Montana Articles of Incorporation Sample
Montana Articles of Incorporation
This template is designed to help you draft the Articles of Incorporation for a corporation in the state of Montana. It is important to carefully review and complete each section to comply with the requirements of the Montana Code Annotated (Title 35, Chapter 2). Filling out this template is the first step in formally establishing your corporation in Montana.
Instructions:
Fill in the blanks with the appropriate information about your corporation. Ensure all information is accurate and in compliance with Montana law.
Template
Article I: Name of the Corporation
The name of this corporation is ________________________________________.
Article II: Duration
The duration of the corporation is (check one):
Perpetual
Until a specific date: _____________________________
Article III: Purpose
The specific purpose(s) for which this corporation is organized is/are:
_________________________________________________________________________
_________________________________________________________________________.

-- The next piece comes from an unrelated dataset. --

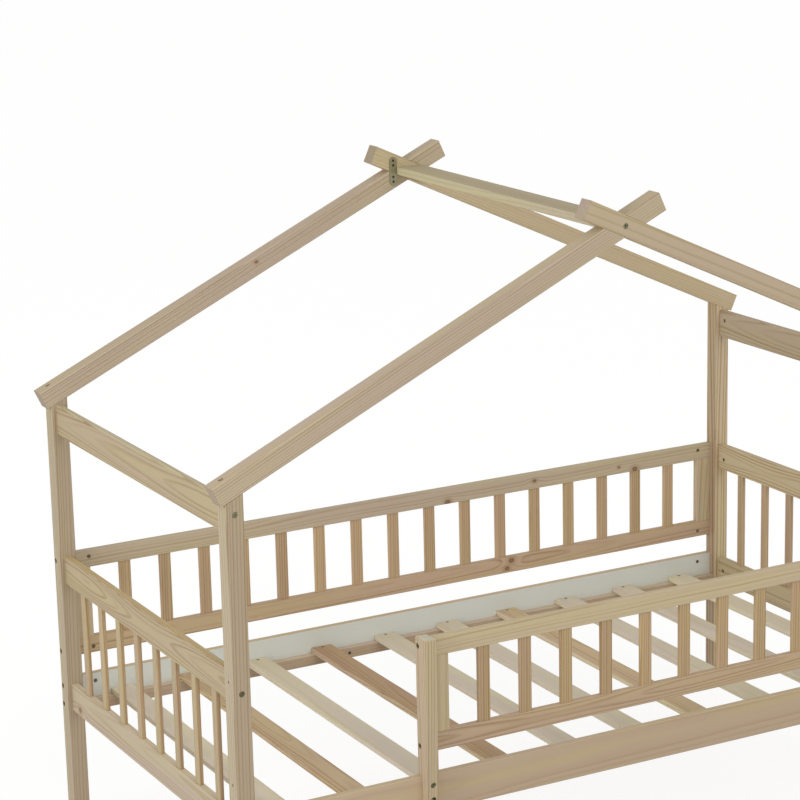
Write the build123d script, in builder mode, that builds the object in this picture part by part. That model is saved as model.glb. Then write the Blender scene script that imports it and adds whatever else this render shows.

Article IV: Registered Agent and Office
The name and physical street address in Montana of the corporation's initial registered agent and office are:
Name: _________________________________________
Street Address: _________________________________________________________
City, State, ZIP: ________________________________________________________.
Article V: Shares
The total number of shares the corporation is authorized to issue is ________.
If there is more than one class of shares, provide a description and the number of shares authorized for each class:
_________________________________________________________________________
_________________________________________________________________________.
Article VI: Incorporators
The name(s) and address(es) of the incorporator(s) are:
Name: _________________________________________
Address: ________________________________________________________________
City, State, ZIP: ________________________________________________________ Note: Add additional lines as necessary if there are multiple incorporators.
Article VII: Board of Directors
The number of directors constituting the initial Board of Directors of the corporation is ______.
The name(s) and address(es) of the person(s) who are to serve as the director(s) until the first annual meeting of shareholders or until their successors are elected and qualify are:
Name: _________________________________________
Address: ________________________________________________________________
City, State, ZIP: ________________________________________________________ Note: Add additional lines as necessary if there is more than one director.
Article VIII: Bylaws
The initial bylaws of the corporation shall be adopted by the Board of Directors. The power to alter, amend, or repeal the bylaws or adopt new bylaws is vested in the Board of Directors, unless otherwise provided in the bylaws.
Article IX: Indemnification
The corporation shall indemnify any officer, director, employee, or agent of the corporation to the fullest extent permitted by the Montana Code Annotated, as it may be amended from time to time.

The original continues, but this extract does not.